WRITTEN PROBLEM:
Write out, precisely and in full, each line of the material.

DATA SEGMENT:
****************

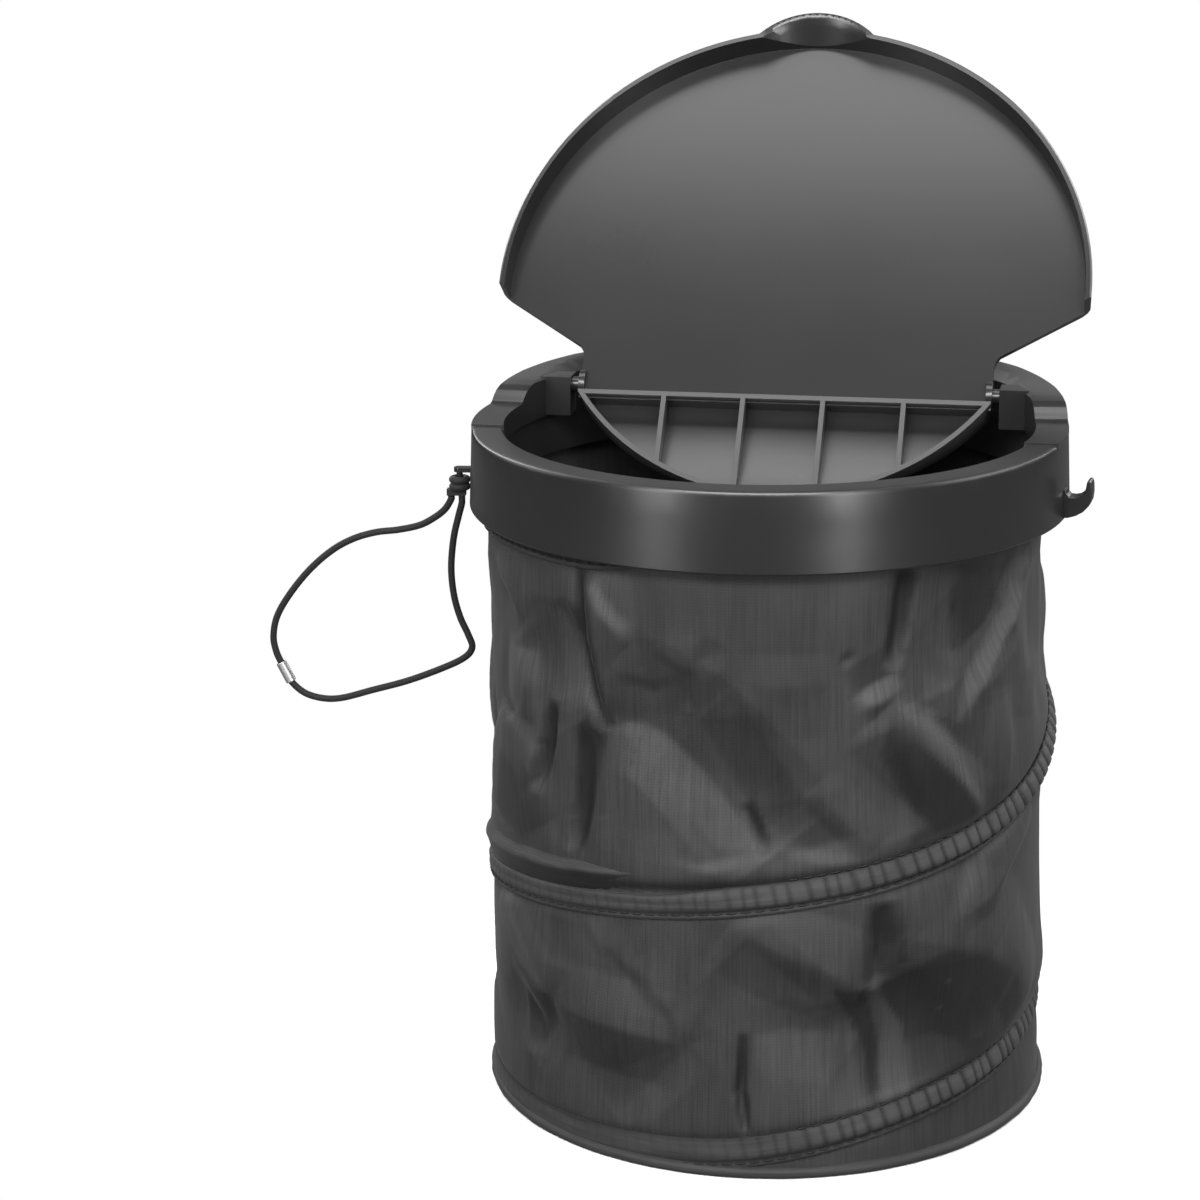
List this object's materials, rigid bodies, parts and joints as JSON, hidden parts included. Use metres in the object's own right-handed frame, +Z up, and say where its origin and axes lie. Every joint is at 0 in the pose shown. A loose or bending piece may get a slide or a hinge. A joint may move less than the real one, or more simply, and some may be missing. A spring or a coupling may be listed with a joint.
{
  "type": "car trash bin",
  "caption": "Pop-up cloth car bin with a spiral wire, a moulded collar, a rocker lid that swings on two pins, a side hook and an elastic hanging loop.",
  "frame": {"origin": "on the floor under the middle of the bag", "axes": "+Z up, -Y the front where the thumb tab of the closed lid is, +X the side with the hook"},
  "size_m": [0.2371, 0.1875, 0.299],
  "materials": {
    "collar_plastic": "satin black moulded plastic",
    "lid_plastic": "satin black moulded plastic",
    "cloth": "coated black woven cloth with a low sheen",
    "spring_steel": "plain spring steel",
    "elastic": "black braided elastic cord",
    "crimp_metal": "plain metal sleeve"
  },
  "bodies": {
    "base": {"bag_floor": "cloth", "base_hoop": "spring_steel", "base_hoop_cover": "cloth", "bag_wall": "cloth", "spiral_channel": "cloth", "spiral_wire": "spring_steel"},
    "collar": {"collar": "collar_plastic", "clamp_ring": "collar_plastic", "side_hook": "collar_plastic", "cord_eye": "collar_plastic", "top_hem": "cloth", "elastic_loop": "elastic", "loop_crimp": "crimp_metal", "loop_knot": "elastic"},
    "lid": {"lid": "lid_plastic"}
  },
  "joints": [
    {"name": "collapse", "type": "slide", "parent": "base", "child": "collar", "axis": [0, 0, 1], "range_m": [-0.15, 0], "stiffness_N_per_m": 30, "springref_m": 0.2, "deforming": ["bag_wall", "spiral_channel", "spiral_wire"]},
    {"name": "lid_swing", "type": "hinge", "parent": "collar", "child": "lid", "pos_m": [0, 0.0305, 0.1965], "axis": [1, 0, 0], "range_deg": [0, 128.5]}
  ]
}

****************

SOLUTION FOR THIS PROBLEM:
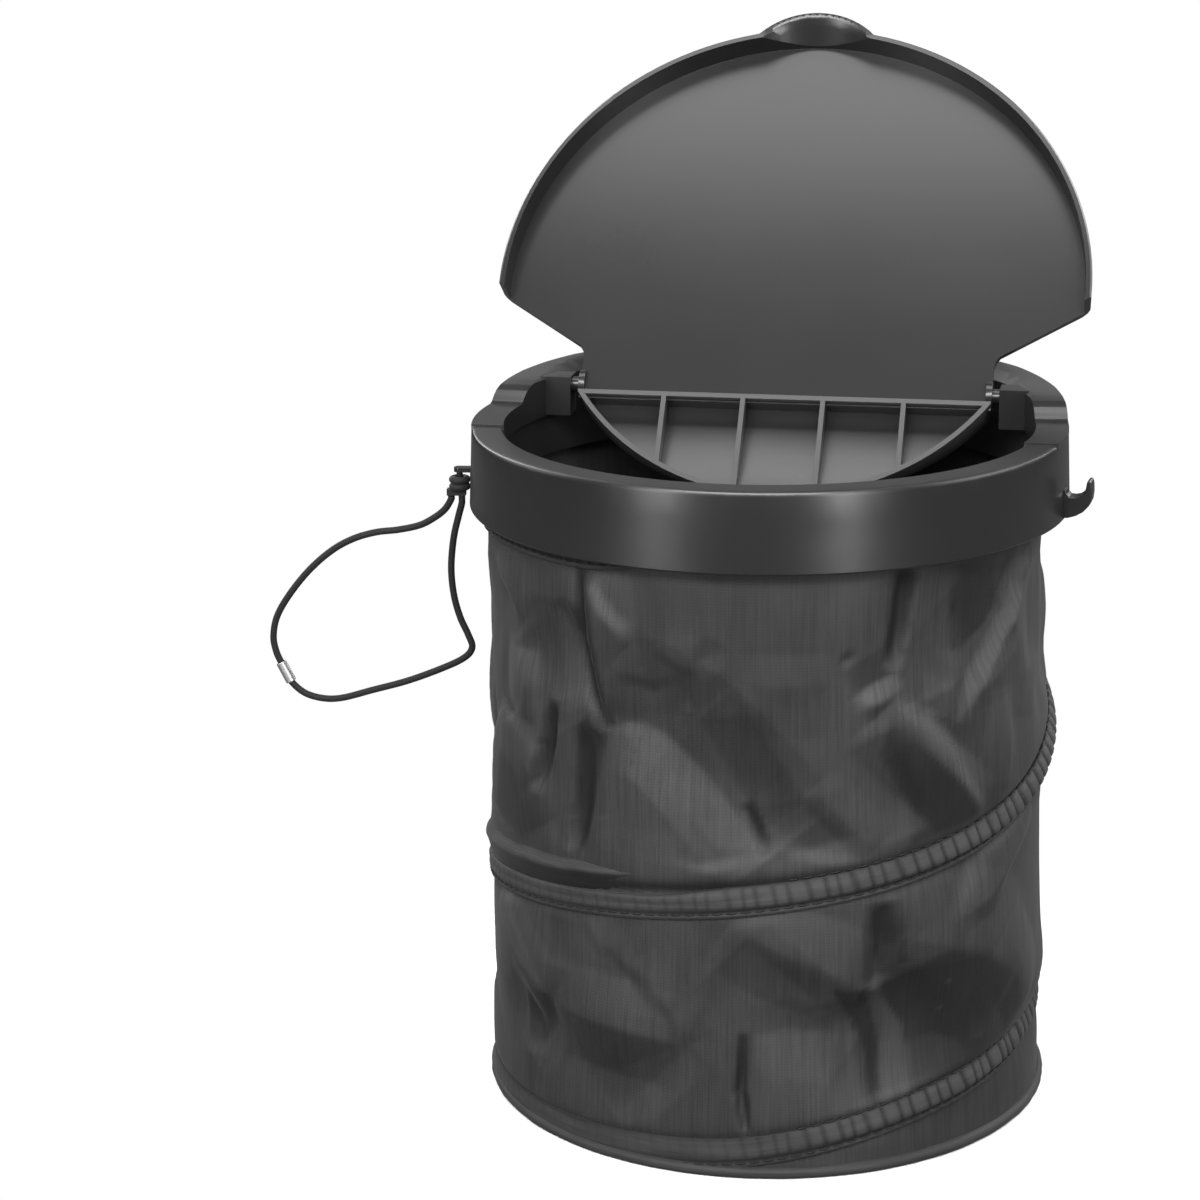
List this object's materials, rigid bodies, parts and joints as JSON, hidden parts included. Use metres in the object's own right-handed frame, +Z up, and say where its origin and axes lie. Every joint is at 0 in the pose shown. A loose or bending piece may get a slide or a hinge. A joint may move less than the real one, or more simply, and some may be missing. A spring or a coupling may be listed with a joint.
{
  "type": "car trash bin",
  "caption": "Pop-up cloth car bin with a spiral wire, a moulded collar, a rocker lid that swings on two pins, a side hook and an elastic hanging loop.",
  "frame": {"origin": "on the floor under the middle of the bag", "axes": "+Z up, -Y the front where the thumb tab of the closed lid is, +X the side with the hook"},
  "size_m": [0.2371, 0.1875, 0.299],
  "materials": {
    "collar_plastic": "satin black moulded plastic",
    "lid_plastic": "satin black moulded plastic",
    "cloth": "coated black woven cloth with a low sheen",
    "spring_steel": "plain spring steel",
    "elastic": "black braided elastic cord",
    "crimp_metal": "plain metal sleeve"
  },
  "bodies": {
    "base": {"bag_floor": "cloth", "base_hoop": "spring_steel", "base_hoop_cover": "cloth", "bag_wall": "cloth", "spiral_channel": "cloth", "spiral_wire": "spring_steel"},
    "collar": {"collar": "collar_plastic", "clamp_ring": "collar_plastic", "side_hook": "collar_plastic", "cord_eye": "collar_plastic", "top_hem": "cloth", "elastic_loop": "elastic", "loop_crimp": "crimp_metal", "loop_knot": "elastic"},
    "lid": {"lid": "lid_plastic"}
  },
  "joints": [
    {"name": "collapse", "type": "slide", "parent": "base", "child": "collar", "axis": [0, 0, 1], "range_m": [-0.15, 0], "stiffness_N_per_m": 30, "springref_m": 0.2, "deforming": ["bag_wall", "spiral_channel", "spiral_wire"]},
    {"name": "lid_swing", "type": "hinge", "parent": "collar", "child": "lid", "pos_m": [0, 0.0305, 0.1965], "axis": [1, 0, 0], "range_deg": [0, 128.5]}
  ]
}